New York, January 1 -- A lot is said and discussed about the
advantages of refraining from common medications during pregnancy.
However, very little concrete information is documented as to whether the
moms-to-be should miss out on helpful medicines in those critical nine
months.
For all those who suffer due to paucity of such information, reliable help
is expected soon, for the U.S. Food and Drug Administration has decided to
initiate various studies that will look into the safe use of medications in
pregnant women.
Joint effort The research program will be known as Medication Exposure in
Pregnancy Risk Evaluation Program or MEPREP.
The studies will be conducted by the FDA in collaboration with Kaiser
Permanente, Vanderbilt University and a consortium of HMOs called the HMO
Research Network Center for Education and Research in Therapeutics or CERT
that is managed by Harvard University.
"These data will guide regulatory policy and influence medical practice,"
FDA Commissioner Margaret Hamburg said of the studies to be undertaken.
According to the information available, nearly 66 percent of the expecting
women take a prescription drug during their pregnancy.
However, only a few formal research studies establish that these medications
are innocuous.
The research design The FDA now intends to assess and examine close to one
million births that occurred in 2001 through 2007. The investigators will
make use of data from 11 research sites in the U.S. affiliated with large
health plans.
The medical records for the mothers as well as the babies will be
scrutinized for medication use and the resultant consequences.

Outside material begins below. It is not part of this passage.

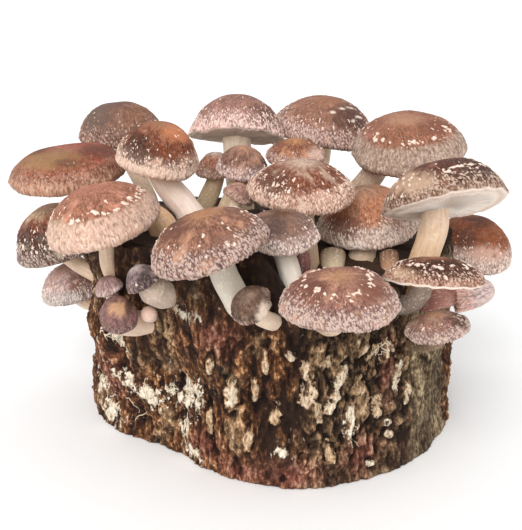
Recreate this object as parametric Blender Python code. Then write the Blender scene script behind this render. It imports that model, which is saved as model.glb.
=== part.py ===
"""Shiitake log: a short upright oak log with a crowd of shiitake on its cut end and upper bark.

Sizes in the driving dimensions and the tables are millimetres. The base stands on z = 0, the
log's axis is Z, -Y is the front. Every cap, every stem, every closed bud and the log is a solid
of its own. Each stem is rooted in a socket in the wood and ends just below its cap's gills.
"""
import math
import random
from collections import namedtuple

import bmesh
import bpy
from mathutils import Vector, noise

MM = 0.001
GAP = 0.35  # clearance between pieces that touch
SHARP_ANGLE = math.radians(50)  # edges that turn more than this stay crisp

# The log
LOG_HALF_WIDTH = 106.0
LOG_HALF_DEPTH = 106.0
LOG_FLARE = 3.5  # the foot is this much wider than the cut end
LOG_TOP_HEIGHT = 117.5  # at the log's axis
LOG_TOP_FALL = 0.09  # the cut falls towards the back, mm per mm
CHIP_DEPTH = 20.0  # the front rim is broken lower on the right
CHIP_LEFT, CHIP_RIGHT = 4.0, 104.0
CHIP_LEFT_BLEND, CHIP_RIGHT_BLEND = 9.0, 12.0  # half the width of the slope at either side
CHIP_BACK, CHIP_FRONT = 40.0, -90.0
FLAT_DEPTH = 26.0  # the foot is flattened towards the front left
FLAT_ANGLE = math.radians(-131)
FLAT_SPREAD = math.radians(33)
FLAT_RISE = 118.0  # the flattening dies out at this height
RIDGE_RELIEF, KNOB_RELIEF = 6.3, 4.2
RIDGES_AROUND, KNOBS_AROUND = 34, 24  # upright ridges and shorter knobs round the log
RIDGE_BREAKS, KNOB_ROWS = 1.8, 5.0  # how often a ridge and a knob change up the log
BARK_COLUMNS, BARK_ROWS = 48, 10
TOP_RINGS = (0.72, 0.36)  # in log radii

# Caps and stems
CAP_PROFILE = ((0.42, 0.90), (0.73, 0.62), (0.93, 0.27), (1.0, 0.0))  # radius, height of the dome
FULLER = 0.65  # how far a fullness of 1 lifts the dome, in dome heights
MARGIN, ROLL = 0.94, 0.13  # radius and depth of the inrolled edge, in cap radii
GILLS = (0.82, -0.04)  # where the gills start, in cap radii
OVAL, THREE_CORNERED = 0.035, 0.02  # how far the rim is pulled out of round, in cap radii
RIM_WAVE = 0.03  # how far the rim rises and falls, in cap radii
CAP_FACETS = ((10.0, 10), (19.0, 12), (math.inf, 14))  # caps below this radius, facets round them
SINK = 5.0  # a stem reaches this far into the wood
SINK_SLOPE = 0.2  # a stem in the bark goes down this much on its way in
BEND = 0.32  # share of its length over which a stem turns away from its cap or foot
STEM_SHARES = (0.0, 0.36, 0.7, 1.0)  # where a stem has its rings, from its cap to its foot
STEM_SIDES = 8

Mushroom = namedtuple("Mushroom", "centre radius height lean nod foot grows offset stem_radii")

# centre of the rim's plane, rim radius, dome height, lean to +X and nod to the front in degrees,
# the point where the stem leaves the log, how it grows there, how far off the cap's middle it
# meets the gills, and its radius below the cap, half way and at the foot
MUSHROOMS = {
    "back_left": Mushroom((-94, 60, 160), 25.2, 19.5, -3, 5, (-74, 44, 113), "up", 0, (5.5, 5, 6)),
    "upper_left": Mushroom((-62.5, -15, 157.5), 24, 21, 7, 10, (-42, -22, 119), "up", 0, (6, 7.7, 9.5)),
    "far_left": Mushroom((-117, 2, 146), 35, 15, -6, 2, (-56, -46, 120), "up", 10, (7, 7.2, 8)),
    "left": Mushroom((-86, -71, 134), 31, 20.5, -14, 2, (-80, -66, 105), "out", 0, (4.5, 4.2, 5)),
    "outer_left": Mushroom((-130.5, 30, 95.5), 26, 25, -16, 12, (-101, 22, 76), "out", 0, (5, 5, 5.5)),
    "front_left": Mushroom((-28.5, -114.2, 134.7), 29.5, 16.5, -15, 2, (-14, -100, 101), "out", 4, (6, 7, 8)),
    "low_left": Mushroom((-126, 44, 61), 20, 17, -10, 10, (-98, 34, 49), "out", 0, (4.5, 4.5, 5)),
    "button_front": Mushroom((-8.7, -124, 108), 10, 9, -22, 35, (2, -101, 92), "out", 0, (4, 4.5, 5)),
    "button_upper": Mushroom((-63, -97, 112), 9, 8.5, -29, 15, (-50, -84, 100), "out", 0, (4.2, 7.6, 6)),
    "button_left": Mushroom((-77, -91, 91), 10.4, 11, 12, 38, (-66, -74, 81), "out", 0, (6.5, 7, 6.5)),
    "button_behind": Mushroom((-83, -80, 102), 7.4, 7, -15, 7, (-79, -61, 92), "out", 0, (3.4, 3.4, 4)),
    "back_middle": Mushroom((-19, 52, 159.5), 29, 25.5, 3, -19, (-17, 52, 112), "up", 0, (9, 8, 8.5)),
    "inner_left": Mushroom((-31, 22, 143), 12, 12, 1, 4, (-40, 8, 116), "up", 0, (5, 5.5, 6)),
    "inner_middle": Mushroom((-15, 2, 148), 14.5, 14.5, 6, 9, (-27, -6, 117), "up", 0, (4.8, 4.8, 5.5)),
    "inner_low": Mushroom((-17, -24, 138), 9.5, 8, 25, -2, (-20, -32, 120), "up", 0, (3.6, 3.6, 4)),
    "top_small": Mushroom((16, 4, 156), 18, 10, -1, 7, (16, 6, 117), "up", 0, (4, 4, 4.5)),
    "middle": Mushroom((18, -50, 147), 27.5, 17, 2, 7, (21, -50, 107), "up", 0, (6, 6, 7)),
    "back_right": Mushroom((37, 72, 162), 32, 18.5, 6, 11, (31, 56, 112), "up", 0, (6.5, 6.5, 7)),
    "upper_right": Mushroom((84, 18, 157.5), 34.5, 20, -5, 9, (45, 11, 116), "up", 19, (7, 7, 7.5)),
    "right": Mushroom((91.5, -68, 143.8), 33.3, 22.3, -8, -25.5, (80, -68, 104), "up", 7, (7.5, 7.5, 8.5)),
    "middle_right": Mushroom((57, -24, 121), 28.3, 23.5, -8.5, 6, (52.5, -38.5, 104.2), "up", 9.5, (7, 7.3, 8.4)),
    "far_right": Mushroom((130.5, 42, 89), 26.5, 20, 8, 14, (98, 30, 78), "out", 0, (5, 5, 5.5)),
    "middle_low": Mushroom((5.8, -86, 132.8), 18.7, 12, -1, 13, (12, -93, 106), "up", 0, (5.5, 5.6, 6)),
    "front_right": Mushroom((32, -138, 115), 27.3, 13, -5, 6, (28, -99, 90), "out", 4, (5.5, 5.5, 6)),
    "lower_right": Mushroom((81, -104, 115), 24.5, 10.5, 1, -11, (69, -84, 94.5), "out", 8, (5, 5.3, 5.4)),
    "outer_right": Mushroom((102.6, -58, 91), 10.3, 20.5, 80, 2, (85, -66, 91), "out", 0, (5.2, 5.5, 6)),
    "low_right": Mushroom((86, -96, 86), 16, 8, -12, 0, (76, -70, 68), "out", 0, (4, 4, 4.5)),
}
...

The studies that cover such a huge database are likely to reveal if the
drugs are really safe or dangerous as they are thought to be or is the
reality different.
"Results of these studies will provide valuable information for patients and
physicians when making decisions about medication during pregnancy,"
maintains Gerald Dal Pan, MD, director of the Office of Surveillance and
Epidemiology at the FDA’s Center for Drug Evaluation and Research.
Till the time the findings of MEPREP are published, physicians will have to
rely on the scarce information and their own judgment as to weather the
benefits of the prescribed drug outweigh the possible risks.
The FDA has not given a time frame as to when the MEPREP will be completed.